Un point de vue partagé par Christophe Castaner, qui a indiqué que jusqu'à "75%" du parc des radars avait été endommagés au plus fort de la crise des Gilets Jaunes. Mais la grande majorité de ceux placés "sur les routes principales pratiquées dans l'axe de mobilité des vacances sont désormais opérationnels", prévient-t-il à l'attention des "juilletistes" !
Ce bilan positif quant à l'efficacité des 80 km/h forme une contraction avec la décision d'introduire un retour aux 90 km/h dans les départements qui le souhaitent, projet évoqué en janvier par le Premier ministre puis inscrit quelques mois plus tard dans la future loi d'orientation des mobilités (LOM).
Cet assouplissement sur les 80 km/h - adopté en première lecture le 18 juin par l’assemblée - doit encore être promulgué pour valider sa mise en application, prévue pour fin 2019. Il accorde aux maires et aux présidents d'intercommunalité la possibilité de relever sur certaines portions de leurs routes la vitesse à 90 km/h.
Plus de "60%" des départements souscriraient déjà à ce retour aux 90 km/h, contre sept seulement qui souhaitent rester à 80 km/h : les Ardennes, le Gard, la Loire-Atlantique, la Meurthe-et-Moselle, les Pyrénées-Orientales, le Rhône et le Var. L'une de leurs motivations est strictement d'ordre matérielle : les élus veulent éviter le surcoût lié au nouveau changement des panneaux de signalisation !

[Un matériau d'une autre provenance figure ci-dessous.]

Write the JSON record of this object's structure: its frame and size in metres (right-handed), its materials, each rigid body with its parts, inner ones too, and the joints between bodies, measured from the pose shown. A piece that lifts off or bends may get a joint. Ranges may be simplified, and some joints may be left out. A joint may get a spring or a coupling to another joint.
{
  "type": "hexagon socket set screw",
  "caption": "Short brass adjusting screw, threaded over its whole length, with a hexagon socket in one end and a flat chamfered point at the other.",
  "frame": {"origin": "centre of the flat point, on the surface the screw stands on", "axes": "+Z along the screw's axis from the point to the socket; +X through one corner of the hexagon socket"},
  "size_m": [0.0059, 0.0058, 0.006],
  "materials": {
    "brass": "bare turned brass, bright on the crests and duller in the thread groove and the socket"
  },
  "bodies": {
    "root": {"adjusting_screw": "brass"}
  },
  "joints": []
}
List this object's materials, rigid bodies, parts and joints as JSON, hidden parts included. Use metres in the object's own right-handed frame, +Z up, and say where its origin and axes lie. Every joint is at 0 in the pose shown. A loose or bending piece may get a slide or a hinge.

L'autre argument développé par ces départements opposés à un recul sur les 80 km/h est leur crainte de voir leur responsabilité engagée en cas de sinistre. Le gouvernement multiplie en effet les avertissements dans ce sens, appelant les responsables à bien prendre la mesure des implications d'un retour à 90 km/h.
Christophe Castaner - tout comme Edouard Philippe l'avait fait avant lui - a lourdement insisté sur ce point, en avançant que "la responsabilité de décider de cette augmentation de vitesse fera certes plaisir à quelques-uns, permettra de faire gagner une seconde par kilomètre, mais pourra aussi causer la mort de quelqu'un".
Cette perspective d'être tenu pour responsable en cas de sinistre sème sans surprise une forme de crainte auprès des présidents de conseils départementaux concernés, comme celui de l'Ardèche interrogé par nos confrères de 20 Minutes...
"J’estime que la responsabilité d’un retour à 90 km/h est trop lourde pour moi", avoue Laurent Ughetto. "Si la commission départementale de la sécurité routière rend un avis défavorable à cette mesure et qu’un accident mortel a lieu ensuite sur une route redevenue à 90 km/h, ma responsabilité pourra être engagée juridiquement et la famille du défunt pourrait se retourner contre moi".
Le ministre de l'intérieur a terminé son discours en évoquant deux mesures majeures en cours de discussion dans la loi d'orientation des mobilités (LOM) : l'invisibilité temporaires de certains contrôles routiers sur les applications communautaires - telles Coyote et Waze - et la suspension du permis en cas "d'infraction commise en même temps que l'usage du téléphone portable tenu en main".
Concernant cette suspension de permis si une infraction dangeureuse est commise téléphone à la main, Christophe Castaner estime que la menace "réellement dissuasive, réellement utile et nécessaire", alors que "46%" des automobilistes téléphoneraient en conduisant. Et ce, malgré l'actuelle sanction d'un retrait de trois points et d'une amende forfaitaire de 135 euros.